Regulate Arousal, Don’t Eliminate It

A fourth habit is arousal regulation, not elimination. Behavioral science is clear: peak performance does not require calm—it requires optimal activation. Pre-competition habits should shape intensity, not suppress it.

In baseball, hitters often use breathing and timing rituals between pitches to reset arousal levels. Mike Trout’s deliberate step-outs, breath, and visual refocus are not about relaxation; they’re about recalibration.

Protect Focus from Mental Leakage

Finally, elite athletes guard against mental leakage—rumination, external noise, and outcome obsession before competition. Research shows that attention directed toward uncontrollables drains motivation and working memory.

Many NFL teams now enforce pre-game “quiet windows,” limiting media, phone use, and unnecessary conversation. The goal is not isolation, but alignment. Mental energy is gathered, not scattered.

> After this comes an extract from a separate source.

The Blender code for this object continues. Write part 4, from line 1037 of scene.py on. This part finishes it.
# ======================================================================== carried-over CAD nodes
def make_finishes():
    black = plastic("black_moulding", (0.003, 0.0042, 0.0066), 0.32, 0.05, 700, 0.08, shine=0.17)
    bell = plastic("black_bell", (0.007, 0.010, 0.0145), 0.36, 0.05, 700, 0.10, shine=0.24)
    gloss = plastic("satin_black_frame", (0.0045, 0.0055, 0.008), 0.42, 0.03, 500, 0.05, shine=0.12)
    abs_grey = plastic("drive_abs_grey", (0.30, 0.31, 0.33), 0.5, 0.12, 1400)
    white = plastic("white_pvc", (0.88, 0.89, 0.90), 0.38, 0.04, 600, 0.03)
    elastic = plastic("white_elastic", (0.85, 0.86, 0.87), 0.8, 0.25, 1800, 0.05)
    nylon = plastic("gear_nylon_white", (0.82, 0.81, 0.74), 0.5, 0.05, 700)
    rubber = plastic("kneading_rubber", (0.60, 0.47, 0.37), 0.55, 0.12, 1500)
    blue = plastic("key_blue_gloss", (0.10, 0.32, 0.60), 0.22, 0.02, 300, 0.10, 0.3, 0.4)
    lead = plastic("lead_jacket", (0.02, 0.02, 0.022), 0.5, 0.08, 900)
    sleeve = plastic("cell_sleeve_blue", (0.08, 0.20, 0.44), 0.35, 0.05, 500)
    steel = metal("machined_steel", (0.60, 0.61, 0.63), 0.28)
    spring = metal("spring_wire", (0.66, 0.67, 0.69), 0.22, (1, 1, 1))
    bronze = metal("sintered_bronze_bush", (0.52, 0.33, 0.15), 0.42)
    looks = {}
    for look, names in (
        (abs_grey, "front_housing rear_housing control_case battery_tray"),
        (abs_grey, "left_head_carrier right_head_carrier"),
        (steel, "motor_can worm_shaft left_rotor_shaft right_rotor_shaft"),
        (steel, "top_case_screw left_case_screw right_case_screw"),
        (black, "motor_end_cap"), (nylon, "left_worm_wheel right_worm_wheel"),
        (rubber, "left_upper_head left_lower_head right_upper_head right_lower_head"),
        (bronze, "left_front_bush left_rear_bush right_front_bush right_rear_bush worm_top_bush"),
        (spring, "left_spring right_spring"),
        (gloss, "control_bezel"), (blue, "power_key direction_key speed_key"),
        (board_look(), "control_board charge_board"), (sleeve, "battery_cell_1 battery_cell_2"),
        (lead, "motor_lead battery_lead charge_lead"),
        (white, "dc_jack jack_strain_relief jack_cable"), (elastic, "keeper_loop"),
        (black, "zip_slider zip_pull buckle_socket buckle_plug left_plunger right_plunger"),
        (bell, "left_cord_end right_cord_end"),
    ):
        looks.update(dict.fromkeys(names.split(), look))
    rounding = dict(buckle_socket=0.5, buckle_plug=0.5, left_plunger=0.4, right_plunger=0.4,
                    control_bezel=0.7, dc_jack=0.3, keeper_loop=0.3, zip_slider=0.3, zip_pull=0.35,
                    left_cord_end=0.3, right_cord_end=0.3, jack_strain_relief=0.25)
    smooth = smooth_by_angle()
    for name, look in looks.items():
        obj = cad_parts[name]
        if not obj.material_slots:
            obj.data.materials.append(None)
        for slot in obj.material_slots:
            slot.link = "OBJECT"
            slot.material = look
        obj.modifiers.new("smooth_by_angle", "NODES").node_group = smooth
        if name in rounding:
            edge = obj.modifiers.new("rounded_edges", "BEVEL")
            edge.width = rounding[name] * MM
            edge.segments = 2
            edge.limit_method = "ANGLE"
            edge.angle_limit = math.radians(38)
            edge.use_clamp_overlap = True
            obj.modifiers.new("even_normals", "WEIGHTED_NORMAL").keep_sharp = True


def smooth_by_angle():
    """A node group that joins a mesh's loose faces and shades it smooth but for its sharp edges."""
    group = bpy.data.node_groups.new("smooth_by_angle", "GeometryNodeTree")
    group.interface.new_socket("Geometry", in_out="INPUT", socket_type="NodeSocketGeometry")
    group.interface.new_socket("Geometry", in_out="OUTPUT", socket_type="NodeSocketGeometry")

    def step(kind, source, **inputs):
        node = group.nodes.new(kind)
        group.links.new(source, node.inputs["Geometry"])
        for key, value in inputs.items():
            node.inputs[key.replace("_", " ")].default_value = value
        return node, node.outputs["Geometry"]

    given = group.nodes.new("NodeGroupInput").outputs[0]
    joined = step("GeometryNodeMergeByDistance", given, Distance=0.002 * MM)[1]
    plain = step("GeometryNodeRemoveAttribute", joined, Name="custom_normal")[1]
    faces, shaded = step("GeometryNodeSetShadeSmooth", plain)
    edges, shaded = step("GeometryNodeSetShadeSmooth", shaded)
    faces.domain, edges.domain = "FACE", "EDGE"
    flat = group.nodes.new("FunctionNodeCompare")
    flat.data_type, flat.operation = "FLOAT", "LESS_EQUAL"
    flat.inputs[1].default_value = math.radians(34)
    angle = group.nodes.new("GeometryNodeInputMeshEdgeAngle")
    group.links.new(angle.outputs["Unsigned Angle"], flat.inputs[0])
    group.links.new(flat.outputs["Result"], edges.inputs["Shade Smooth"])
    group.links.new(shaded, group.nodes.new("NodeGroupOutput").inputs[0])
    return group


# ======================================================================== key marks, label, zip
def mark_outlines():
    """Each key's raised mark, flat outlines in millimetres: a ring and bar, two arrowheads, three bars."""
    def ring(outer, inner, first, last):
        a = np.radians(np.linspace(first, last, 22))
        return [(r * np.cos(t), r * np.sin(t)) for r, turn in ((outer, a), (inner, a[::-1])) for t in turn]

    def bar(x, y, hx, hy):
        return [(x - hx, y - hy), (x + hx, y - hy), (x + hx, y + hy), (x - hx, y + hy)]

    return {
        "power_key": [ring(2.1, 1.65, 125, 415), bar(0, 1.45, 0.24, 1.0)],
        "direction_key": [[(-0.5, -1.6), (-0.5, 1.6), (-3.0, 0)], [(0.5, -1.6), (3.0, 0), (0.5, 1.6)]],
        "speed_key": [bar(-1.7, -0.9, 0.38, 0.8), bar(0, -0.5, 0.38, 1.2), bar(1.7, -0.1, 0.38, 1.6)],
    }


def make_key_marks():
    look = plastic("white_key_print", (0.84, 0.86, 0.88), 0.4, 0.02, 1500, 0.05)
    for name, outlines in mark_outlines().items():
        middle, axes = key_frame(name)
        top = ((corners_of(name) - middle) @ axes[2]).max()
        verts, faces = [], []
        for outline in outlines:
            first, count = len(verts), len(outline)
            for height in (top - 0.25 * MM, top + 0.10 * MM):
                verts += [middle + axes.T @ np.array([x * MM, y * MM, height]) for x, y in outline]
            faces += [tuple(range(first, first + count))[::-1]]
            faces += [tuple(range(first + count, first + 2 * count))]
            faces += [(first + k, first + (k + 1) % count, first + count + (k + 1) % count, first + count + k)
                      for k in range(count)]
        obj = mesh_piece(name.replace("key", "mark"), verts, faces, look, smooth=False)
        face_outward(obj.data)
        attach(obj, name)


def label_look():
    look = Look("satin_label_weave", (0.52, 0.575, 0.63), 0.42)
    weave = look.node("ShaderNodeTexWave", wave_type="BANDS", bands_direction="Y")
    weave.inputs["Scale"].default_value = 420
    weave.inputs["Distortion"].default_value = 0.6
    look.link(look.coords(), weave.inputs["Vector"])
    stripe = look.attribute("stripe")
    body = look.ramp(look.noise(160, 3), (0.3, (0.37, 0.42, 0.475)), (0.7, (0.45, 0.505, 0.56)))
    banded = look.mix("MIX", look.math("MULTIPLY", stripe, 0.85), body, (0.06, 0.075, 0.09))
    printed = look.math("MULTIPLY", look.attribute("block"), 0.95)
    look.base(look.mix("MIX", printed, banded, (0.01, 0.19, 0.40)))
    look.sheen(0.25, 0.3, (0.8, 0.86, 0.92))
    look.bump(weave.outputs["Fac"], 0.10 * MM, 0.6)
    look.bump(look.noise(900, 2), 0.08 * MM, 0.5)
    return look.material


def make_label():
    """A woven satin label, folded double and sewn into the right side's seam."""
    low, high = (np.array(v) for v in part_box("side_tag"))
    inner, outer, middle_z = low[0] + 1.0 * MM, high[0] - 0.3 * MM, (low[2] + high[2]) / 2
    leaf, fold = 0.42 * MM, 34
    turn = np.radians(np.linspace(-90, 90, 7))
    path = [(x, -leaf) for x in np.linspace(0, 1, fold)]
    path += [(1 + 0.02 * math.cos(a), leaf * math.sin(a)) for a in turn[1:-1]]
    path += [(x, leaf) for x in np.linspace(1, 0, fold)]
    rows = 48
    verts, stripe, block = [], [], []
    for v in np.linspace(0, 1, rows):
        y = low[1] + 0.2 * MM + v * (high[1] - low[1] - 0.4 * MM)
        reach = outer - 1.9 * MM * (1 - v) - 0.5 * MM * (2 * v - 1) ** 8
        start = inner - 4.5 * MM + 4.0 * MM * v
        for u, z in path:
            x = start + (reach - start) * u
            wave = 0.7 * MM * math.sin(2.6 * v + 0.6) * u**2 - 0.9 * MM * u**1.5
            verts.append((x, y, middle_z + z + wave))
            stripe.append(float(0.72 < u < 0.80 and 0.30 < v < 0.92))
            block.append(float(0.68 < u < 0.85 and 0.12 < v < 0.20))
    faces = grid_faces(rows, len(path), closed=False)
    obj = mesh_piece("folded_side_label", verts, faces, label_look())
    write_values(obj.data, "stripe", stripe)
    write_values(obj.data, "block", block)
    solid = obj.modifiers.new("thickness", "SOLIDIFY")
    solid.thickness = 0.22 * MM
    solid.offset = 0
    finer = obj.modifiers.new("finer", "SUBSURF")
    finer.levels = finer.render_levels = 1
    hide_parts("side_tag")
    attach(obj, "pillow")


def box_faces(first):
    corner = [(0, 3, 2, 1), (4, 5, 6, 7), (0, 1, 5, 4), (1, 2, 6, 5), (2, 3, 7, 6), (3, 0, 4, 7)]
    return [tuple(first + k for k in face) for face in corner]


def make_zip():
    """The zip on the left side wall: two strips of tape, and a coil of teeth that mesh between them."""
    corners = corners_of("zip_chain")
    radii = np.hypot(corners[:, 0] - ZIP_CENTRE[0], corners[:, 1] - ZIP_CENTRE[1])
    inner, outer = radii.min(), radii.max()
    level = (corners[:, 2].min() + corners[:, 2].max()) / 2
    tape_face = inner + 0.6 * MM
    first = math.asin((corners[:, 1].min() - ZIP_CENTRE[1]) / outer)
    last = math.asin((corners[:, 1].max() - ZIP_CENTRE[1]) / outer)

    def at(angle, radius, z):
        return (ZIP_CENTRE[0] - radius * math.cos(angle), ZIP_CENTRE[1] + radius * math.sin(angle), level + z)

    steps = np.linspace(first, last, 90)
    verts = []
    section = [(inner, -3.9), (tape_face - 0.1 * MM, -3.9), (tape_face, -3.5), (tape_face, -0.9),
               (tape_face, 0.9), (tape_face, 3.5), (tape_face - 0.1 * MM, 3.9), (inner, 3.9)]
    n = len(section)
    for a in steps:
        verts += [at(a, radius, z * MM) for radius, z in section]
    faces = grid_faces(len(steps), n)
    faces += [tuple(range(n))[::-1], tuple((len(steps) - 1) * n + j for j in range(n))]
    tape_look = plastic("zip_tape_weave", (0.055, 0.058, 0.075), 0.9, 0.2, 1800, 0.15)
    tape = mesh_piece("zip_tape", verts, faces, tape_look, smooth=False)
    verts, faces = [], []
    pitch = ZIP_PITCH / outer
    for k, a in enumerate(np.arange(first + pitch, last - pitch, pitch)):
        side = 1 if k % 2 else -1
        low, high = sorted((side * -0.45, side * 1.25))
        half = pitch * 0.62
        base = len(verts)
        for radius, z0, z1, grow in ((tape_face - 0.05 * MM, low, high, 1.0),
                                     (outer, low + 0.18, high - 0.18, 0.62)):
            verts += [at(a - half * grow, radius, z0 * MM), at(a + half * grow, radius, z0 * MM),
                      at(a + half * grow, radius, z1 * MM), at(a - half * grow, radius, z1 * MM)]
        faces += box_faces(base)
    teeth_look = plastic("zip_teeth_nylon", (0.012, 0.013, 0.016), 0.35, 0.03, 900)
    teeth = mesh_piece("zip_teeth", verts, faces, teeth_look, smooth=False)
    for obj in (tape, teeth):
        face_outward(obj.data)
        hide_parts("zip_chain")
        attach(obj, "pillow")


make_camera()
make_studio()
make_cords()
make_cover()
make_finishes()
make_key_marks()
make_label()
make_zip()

Mental Energy Determines the Competitive Edge

Taken together, these habits reveal a pattern: elite performers don’t hype themselves into readiness. They arrive ready. Their routines reduce friction, their rituals create familiarity, their rehearsals eliminate uncertainty, and their focus protects mental energy.

By the time the lights come on, nothing feels rushed. Nothing feels new. The mind is awake, steady, and prepared to spend its energy where it matters most.

The competition may start at tip-off, kickoff, or first pitch—but the advantage was built long before anyone was watching. Athletes who manage their mental energy effectively arrive not only prepared to compete, but also prepared to perform when the moment demands it most.